I love to watch the postwar movies about WWII — other than Patton, they always show Germans dying by the dozen. It’s a bit daunting to realize that Germany wasn’t fully mobilized for war until perhaps 1943, which was the year of the Battle of Kursk (Operation Zitadelle), the turning point of the Barbarossa campaign, the one that finally broke the Wehrmacht and began the two years of retreat and final collapse. And throughout the war (and WWI before it), Germany was massively outnumbered, and didn’t spend its blood needlessly. The bright spots for Germany were the early victories, when France and Britain collapsed in a few weeks, victories only marred by the German failure to close the bag at Dunkirk. Hitler simply lost his nerve, as he often did.

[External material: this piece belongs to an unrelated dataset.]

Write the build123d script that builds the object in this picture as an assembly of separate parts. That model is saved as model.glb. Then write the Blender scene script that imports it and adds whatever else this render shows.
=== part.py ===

He didn’t like victims who fought back.

Had he not been a complete cipher vis a vis strategy and tactics, Germany would have achieved complete power over continental Europe outside Russia, and over the Mediterranean basin; finishing up in North Africa using the massive firepower and formations he instead tossed into Barbarossa would have resulted in a German-Japanese linkup, a cutoff of the fuel supply to the British fleet, and ejection of what was left of the western allies from the Middle East.

Eventually the UK would have rid itself of Churchill (as it did shortly after the defeat of Hitler) and capitulated without firing a shot. A UK aligned with Germany would have meant no staging area for D-Day, and no support anywhere in the Med or N Africa (the so-called “soft underbelly”). At that point, Germany might still have launched Barbarossa, but waited a few years filled with consolidation of its rule over occupied Europe, mobilization, and preparation.

The Japanese and Russians managed to avoid hostilities until 1945; the US beat Japan in a bit over 3 1/2 years, without the level of commitment it might have had without having to worry about a war in Europe. Take that away, and Japan is toast in a much shorter time frame, and the only large powerful ally the USSR — assuming Germany would have, eventually, launched Barbarossa.

The US atomic bomb would not have been ready for the eventual but sooner denouement against Japan, so it is possible that an invasion of the Japanese home islands would have taken place. More likely would have been a US buildup in an enclave (or more than one) in China, in order to shore up the mostly useless Nationalist army there — it would have delayed the invasion of Japan, but would have reduced the Japanese army available to resist.